次に出演者の年齢確認に不備があるという指摘についてだが、これはもう上で反論し尽くした。AVメーカーが電気街流通に乗せて売っているAVならば、チェック体制は厳しすぎるくらいである。
最後に同じ事の繰り返しになるが、審査の段階どころか撮影の段階で厳しく年齢確認をし、それがない素材は売って貰えないのだから、これ以上の仕組みなど必要ない。なぜHRNはこんなすぐにバレる嘘を大々的に発せるのだろうか。
こう言っておいてなんだが、HRNの主張がもし正しかったとするならば、それはAVではなくジュニアアイドルのイメージビデオが対象で、児童ポルノの定義を拡大解釈した場合だろう。

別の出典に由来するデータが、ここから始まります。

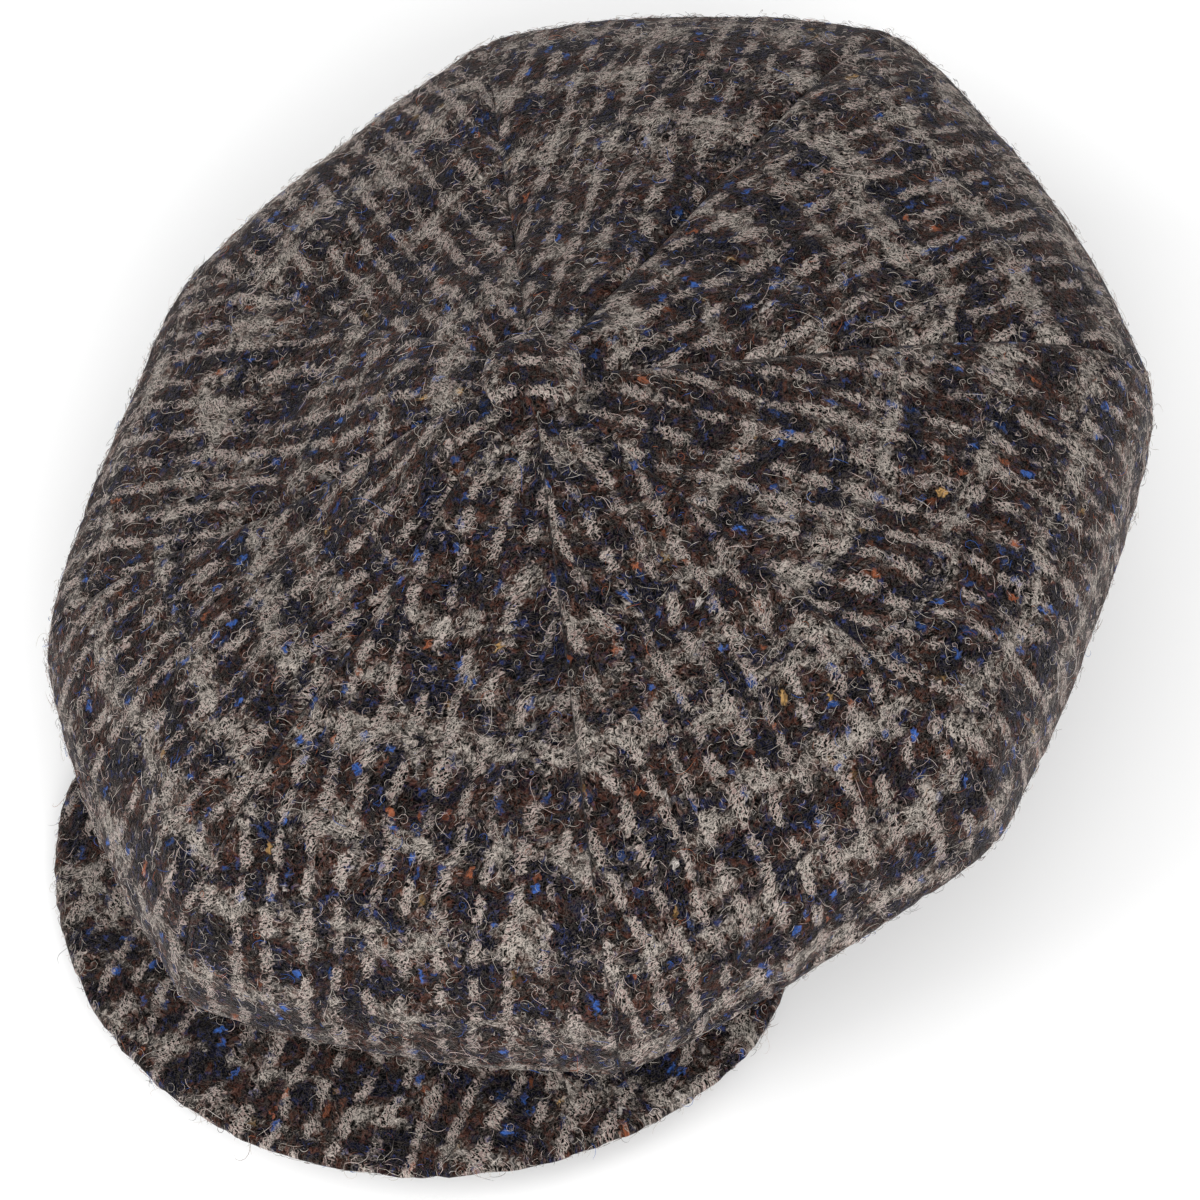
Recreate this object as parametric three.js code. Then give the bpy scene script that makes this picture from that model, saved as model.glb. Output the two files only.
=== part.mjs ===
import * as THREE from 'three';

// Eight-panel cloth cap, lying on a flat surface as it would by itself.
// Millimetres, +Z up. The peak points to -Y and the lower edge of the headband is at z = 0.
// Plan distances are measured from the button in the middle of the crown.

// Head opening, an ellipse for a head of about 58 cm around
const OPENING = { halfWidth: 82, halfLength: 101, centreY: -6 };

// Headband: the upright cloth strip that the panels and the peak are sewn to
const BAND = { wall: 2, height: 24, curveSegments: 48 };

// Crown cloth. The tip is the small hole under the button, and the cloth slopes down round it.
const CLOTH = { wall: 2, seamGap: 0.3, tipHeight: 99, tipRadius: 4, tipFlat: 9, tipSlope: 75 };

// Lower edge of the panels, beside the band. The wall turns upright over the last part of a panel.
const HEM = { height: 18.5, gap: 0.3, turnsFrom: 0.85, turnedBy: 0.95 };

// How round the rim is between two seams: 0 is an octagon, 1 is a circle through its corners
const RIM_ROUNDNESS = 0.2;

// Share of a panel's length that lies above the rim, and the number of steps along and across it
const PANEL_GRID = { upperShare: 0.62, along: 28, across: 7 };

// One row for each seam, from the one nearest the peak's middle and on past the wearer's left.
// azimuth is in degrees. rim is the plan radius of the widest point and height its height.
// top is the height of the full part of the crown, which rises from there to the button.
// fullness is how square the shoulder is above the rim, and sag is how far the underside hangs.
// puff is how far the panel that starts at this seam swells between its two seams.
const SEAMS = [
  { azimuth: 258, rim: 151, height: 20.5, top: 84, fullness: 2.6, sag: 1.9, puff: 2 },
  { azimuth: 300, rim: 146, height: 20.5, top: 86, fullness: 2.6, sag: 1.9, puff: 1 },
  { azimuth: 341, rim: 144, height: 41, top: 93, fullness: 3, sag: 1.7, puff: 1.5 },
  { azimuth: 391, rim: 149, height: 51, top: 95, fullness: 3, sag: 1.6, puff: 3.5 },
  { azimuth: 440, rim: 161, height: 51, top: 93, fullness: 2.8, sag: 1.5, puff: 3.5 },
  { azimuth: 482, rim: 145, height: 49, top: 87, fullness: 2.6, sag: 1.5, puff: 1.2 },
  { azimuth: 527, rim: 122, height: 46, top: 79, fullness: 2.4, sag: 1.5, puff: 1 },
  { azimuth: 579, rim: 131, height: 39, top: 78, fullness: 2.4, sag: 1.7, puff: 3 },
];
const COLUMNS = ['azimuth', 'rim', 'height', 'top', 'fullness', 'sag'];

// Shape of the swell: how quickly it rises beside a seam, and where it ends before the hem
const PUFF_SHAPE = { steepness: 0.7, endShare: 0.9 };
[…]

ところが、それ系の作品には「本物6年生」といった煽り文句が書かれる事は少ないはず。というのも、そういった作品を扱っているメーカーは法的にセーフだと思って作っているので、堂々と「○山×子 12歳」といった具合に、モデルの名前と年齢を正直に書くケースが殆どなのだ。したがって「本物6年生」といった胡散臭い単語ではなく、「○山×子 小学校6年生」のような表記になるはずである。
少しはHRNに助け舟でも出してみるかと思ったが、やはりどの角度から考えても嘘は嘘でしかない。

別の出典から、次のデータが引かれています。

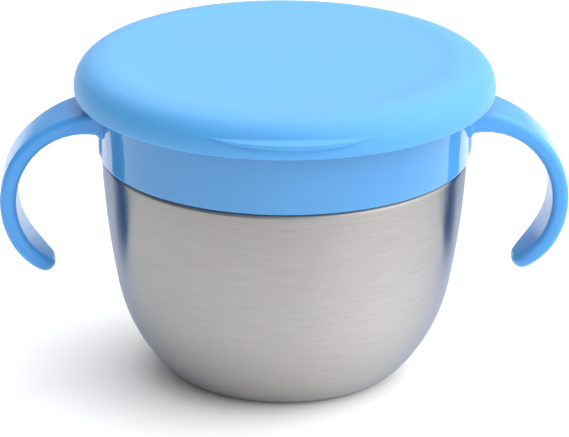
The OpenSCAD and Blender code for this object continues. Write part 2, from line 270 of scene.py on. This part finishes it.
# Painted reflection and shade: the steel's colour is scaled brighter towards the foot, standing in for the bright
# floor reflected there, and darker up towards the shoulder
where = add("ShaderNodeTexCoord")
height = add("ShaderNodeSeparateXYZ")
tree.links.new(where.outputs["Object"], height.inputs["Vector"])
painted_light_ramp = add("ShaderNodeMapRange")
painted_light_ramp.inputs["From Min"].default_value = 8 * mm
painted_light_ramp.inputs["From Max"].default_value = shoulder_z
painted_light_ramp.inputs["To Min"].default_value = 1.30
painted_light_ramp.inputs["To Max"].default_value = 0.86
tree.links.new(height.outputs["Z"], painted_light_ramp.inputs["Value"])
painted_light_scaled = add("ShaderNodeVectorMath", operation="SCALE")
tree.links.new(tint.outputs[2], painted_light_scaled.inputs[0])
tree.links.new(painted_light_ramp.outputs["Result"], painted_light_scaled.inputs["Scale"])
tree.links.new(painted_light_scaled.outputs["Vector"], shader.inputs["Base Color"])
rough = add("ShaderNodeMapRange")
rough.inputs["To Min"].default_value = 0.28
rough.inputs["To Max"].default_value = 0.32
tree.links.new(bands.outputs["Fac"], rough.inputs["Value"])
tree.links.new(rough.outputs["Result"], shader.inputs["Roughness"])
bump = add("ShaderNodeBump", Strength=0.12, Distance=0.00002)
tree.links.new(grain.outputs["Fac"], bump.inputs["Height"])
tree.links.new(bump.outputs["Normal"], shader.inputs["Normal"])
along_u = add("ShaderNodeTangent", direction_type="UV_MAP", uv_map="finish")
tree.links.new(along_u.outputs["Tangent"], shader.inputs["Tangent"])
shader.inputs["Metallic"].default_value = 1.0
shader.inputs["Specular Tint"].default_value = (0.52, 0.59, 0.76, 1)
shader.inputs["Anisotropic"].default_value = 1.0
shader.inputs["Anisotropic Rotation"].default_value = 0.25
bowl.data.materials.append(steel)
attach(bowl, "bowl")
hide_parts("steel_bowl")

# Collar with its two handles
# One glossy moulding in blue polypropylene: a ring that screws onto the bowl's neck, with
# a flat band on each side that bends down and round into an open handle.
SHOULDER_GAP = 0.3 * mm
COLLAR_WALL = 2 * mm
COLLAR_EDGE = 0.6 * mm
COLLAR_FLANGE = 1.9 * mm
COLLAR_SPIGOT = 3.1 * mm
MOUTH_STEP = 2.1 * mm
LIP_T = 1.5 * mm
LIP_IN = 3.0 * mm
LUG_TURN = 36.0
LUG_GAP = 0.4 * mm
HANDLE_W = 16.8 * mm
HANDLE_FLARE = 3.6 * mm
ROOT_EXTRA = 3.0 * mm
FLARE_LEN = 24 * mm
HANDLE_T = 4.5 * mm
HANDLE_SOFT = 1.8 * mm
HANDLE_RISE = 10.2 * mm
HANDLE_SLOPE = 16.0
HANDLE_BEND = 22.4 * mm
HANDLE_TURN = 144.5
TIP_BEND = 37 * mm
TIP_TURN = 15.0
TIP_ROUND = 14.5 * mm
ROOT_FILLET = 0.8 * mm
ROOT_BLEND = 9 * mm
GUSSET_OUT = 0.6 * mm
GUSSET_HALF = math.radians(11.5)
GUSSET_SIDE = math.radians(1.5)
GUSSET_ROUND = 4.5 * mm
GUSSET_RISE = 3 * mm

collar_z = shoulder_z + SHOULDER_GAP
collar_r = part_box("collar")[1].y
bore_r = collar_r - COLLAR_WALL
flange_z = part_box("gasket")[1].z
flange_top = flange_z + COLLAR_FLANGE
spigot_z = flange_top + COLLAR_SPIGOT
lip_r = neck_r - LIP_IN
mouth_r = lip_r - LIP_T - MOUTH_STEP
lip_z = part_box("gasket")[0].z + 0.2 * mm
edge_r = collar_r - COLLAR_EDGE
collar_profile = np.vstack([
    [[bore_r, collar_z], [edge_r, collar_z]],
    arc((edge_r, collar_z + COLLAR_EDGE), COLLAR_EDGE, -90, 0, 10),
    np.c_[np.full(64, collar_r), np.linspace(collar_z + COLLAR_EDGE, spigot_z - COLLAR_EDGE, 65)[1:]],
    arc((edge_r, spigot_z - COLLAR_EDGE), COLLAR_EDGE, 0, 90, 6),
    [[bore_r, spigot_z], [bore_r, flange_top], [mouth_r, flange_top], [mouth_r, flange_z],
     [lip_r - LIP_T, flange_z], [lip_r - LIP_T, lip_z], [lip_r, lip_z], [lip_r, flange_z]],
    np.c_[np.full(60, bore_r), np.linspace(flange_z, collar_z, 61)[:-1]]])
ring_points, ring_t = spin(collar_profile, 360)
lug_along = RIDGE_STEP / 2
in_bore = (np.abs(collar_profile[:, 0] - bore_r) < 1e-7) & (collar_profile[:, 1] < flange_z - 1e-7)
lug = in_bore[:, None] * rib_height(ring_t[None, :], collar_profile[:, 1][:, None], [lug_along],
                                    thread_z - THREAD_LEAD / THREAD_STARTS / 2, LUG_TURN,
                                    bore_r - neck_r - LUG_GAP)
outer = collar_profile[:, 0] > collar_r - COLLAR_EDGE * 0.99
outer &= collar_profile[:, 1] < collar_z + HANDLE_RISE + 2 * mm
below = np.clip((collar_z + GUSSET_RISE - collar_profile[:, 1]) / GUSSET_ROUND, 0, 1)
swell = outer * np.clip(GUSSET_OUT - GUSSET_ROUND * (1 - np.sqrt(1 - below ** 2)), 0, None)
across = np.abs((ring_t + math.pi / 2) % math.pi - math.pi / 2)
side_share = np.clip((GUSSET_HALF - across) / GUSSET_SIDE, 0, 1)
lug -= swell[:, None] * (side_share ** 2 * (3 - 2 * side_share))[None, :]
ring_points[..., 0] -= lug * np.cos(ring_t)
ring_points[..., 1] -= lug * np.sin(ring_t)
ring = grid_mesh("collar_ring", ring_points, True)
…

「ロリコンやオタクが相手なら何をやっても良いだろう」と暴れるのは勝手だが、本心から児童を守りたいと考えているならば、下手に嘘を混ぜて派手に喧伝するのではなく、例え内容が地味でもありのままを正々堂々と伝えてはどうだろうか。なぜ「自分達が疑われる、それ即ち守るべき児童を守れなくなる」のだと考えられないのか。
HRNに子供を守る気などさらさら無いというのであれば理解は早いのだが、決してそうではないと信じておく。